Copy the listing below line for line, starting at its first line and ending with the line that has "wasm.setup();" in it. Add nothing.

-------- DATA SHOWN

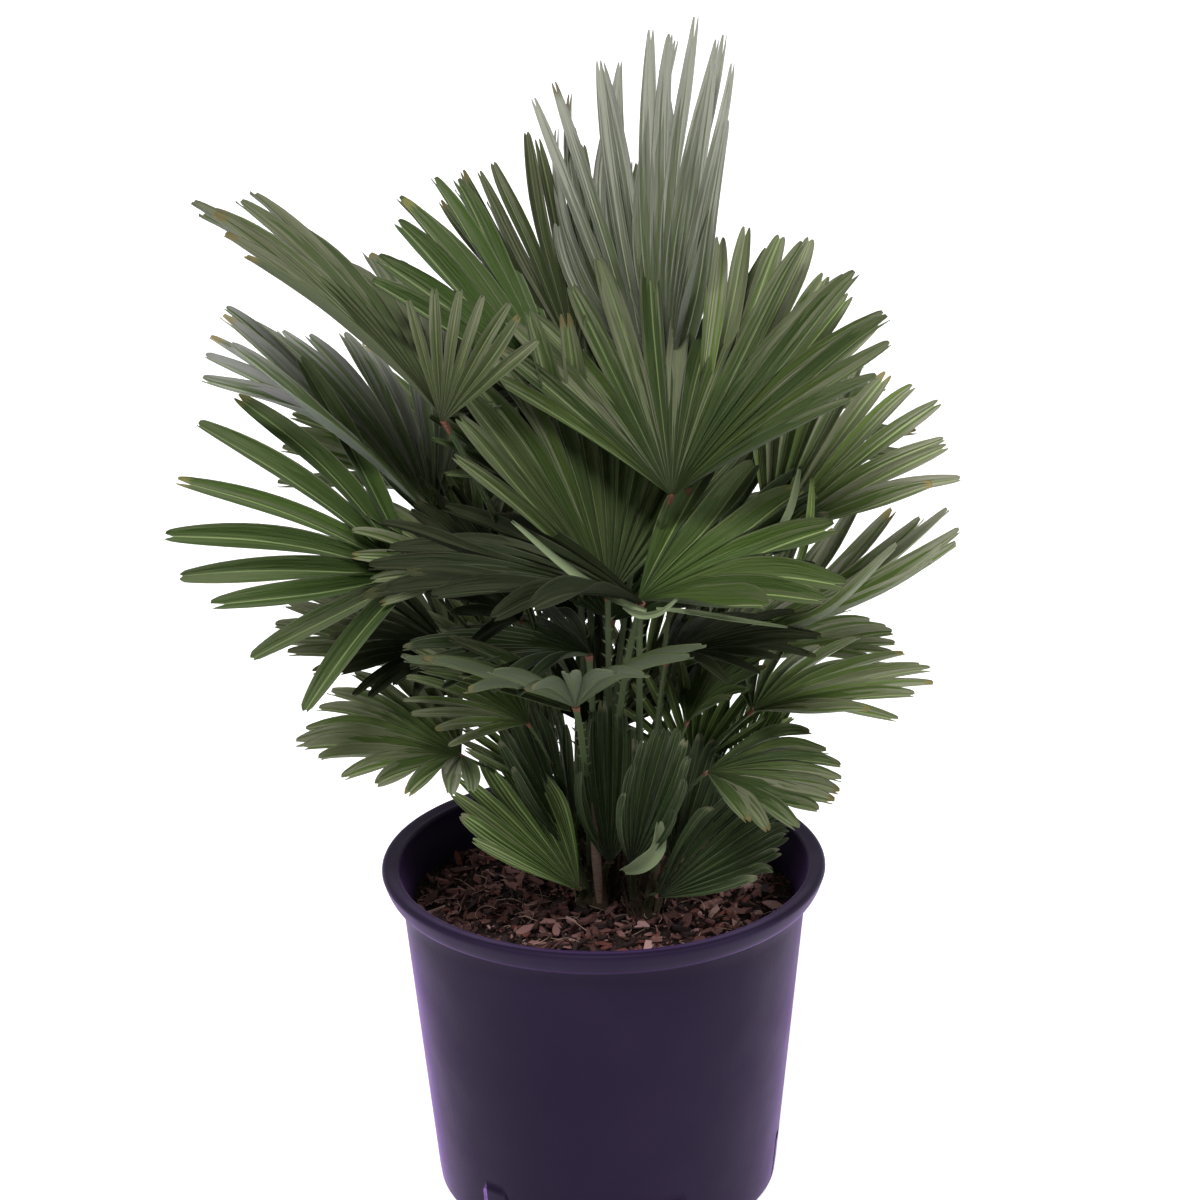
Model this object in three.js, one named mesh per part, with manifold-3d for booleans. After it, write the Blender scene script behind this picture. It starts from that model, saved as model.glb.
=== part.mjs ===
// A compact European fan palm in a 300 mm nursery pot.
// Millimetres, +Z up, the centre of the pot's underside at the origin. The front of the plant faces -Y.
import * as THREE from 'three';
import { mergeVertices } from 'three/addons/utils/BufferGeometryUtils.js';
import Module from 'manifold-3d';

const wasm = await Module();
wasm.setup();

// Pot: a squat grower's pot with a turned-down lip and six drain slots round its foot.
const POT_HEIGHT = 234;
const RIM_RADIUS = 150;
const FOOT_RADIUS = 117;
const LIP_DROP = 21;
const LIP_OVERHANG = 13;
const WALL = 3;
const POT_SIDES = 48;
const DRAIN_COUNT = 6;
const DRAIN_WIDTH = 24;
const DRAIN_HEIGHT = 27;
const DRAIN_DEPTH = 26;
const DRAIN_FIRST_BEARING = -123;

// Soil: filled to well below the rim, level under the stems and heaped a little elsewhere.
const SOIL_LEVEL = 198;
const SOIL_LEVEL_RADIUS = 50;
const SOIL_HEAP = 5;
const SOIL_SECTORS = 30;

// Every piece keeps this gap to the piece that carries it.
const GAP = 0.3;

// Foliage: blade thickness as a share of its reach, and the leaflet's outline.
const HUB_SHARE = 0.012;
const MIN_THICKNESS = 1.7;
const THICKNESS_SHARE = 0.0105;
const WIDEST_AT = 0.72;
const LEAFLET_SWELL = 1.25;
const PLEAT_SHARE = 0.3;
const ARCH = 0.04;
const STALK_FOOT_RADIUS = 3;
const STALK_HUB_RADIUS = 2.1;
const STALK_FLATNESS = 0.8;
const STALK_BEND = { out: 0.2, up: 0.62 };
const STALK_SINK = { fan: 0.03, young: 0.1 };
const STALK_SIDES = 6;
const STALK_STEPS = 6;
const FOOT_STEP = 27;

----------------

__SOLUTION TO THIS EXERCISE__:
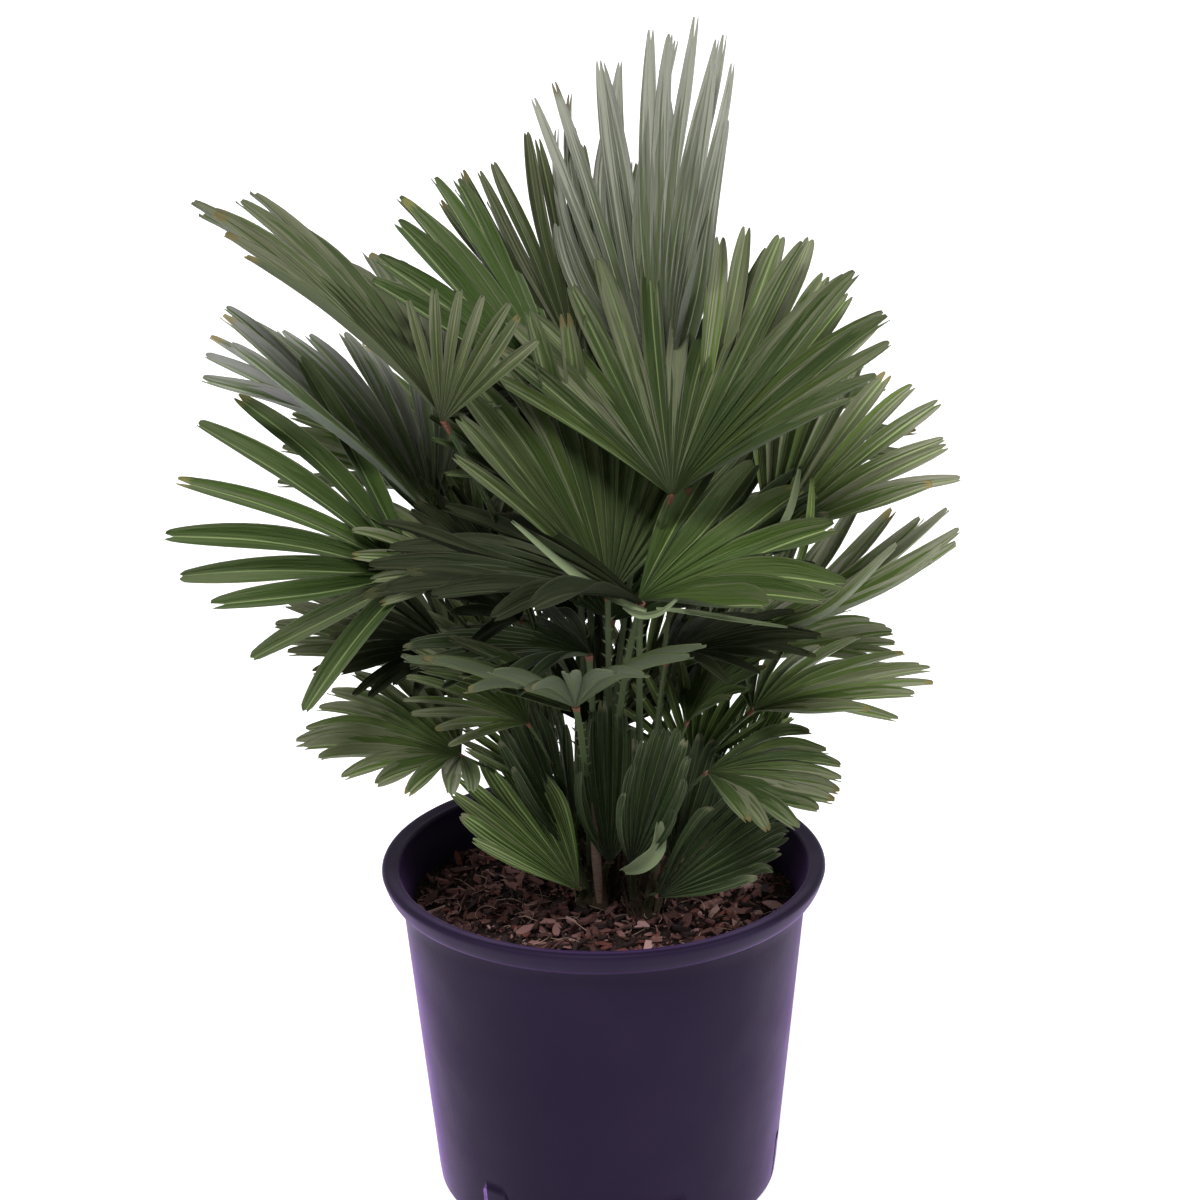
Model this object in three.js, one named mesh per part, with manifold-3d for booleans. After it, write the Blender scene script behind this picture. It starts from that model, saved as model.glb.
=== part.mjs ===
// A compact European fan palm in a 300 mm nursery pot.
// Millimetres, +Z up, the centre of the pot's underside at the origin. The front of the plant faces -Y.
import * as THREE from 'three';
import { mergeVertices } from 'three/addons/utils/BufferGeometryUtils.js';
import Module from 'manifold-3d';

const wasm = await Module();
wasm.setup();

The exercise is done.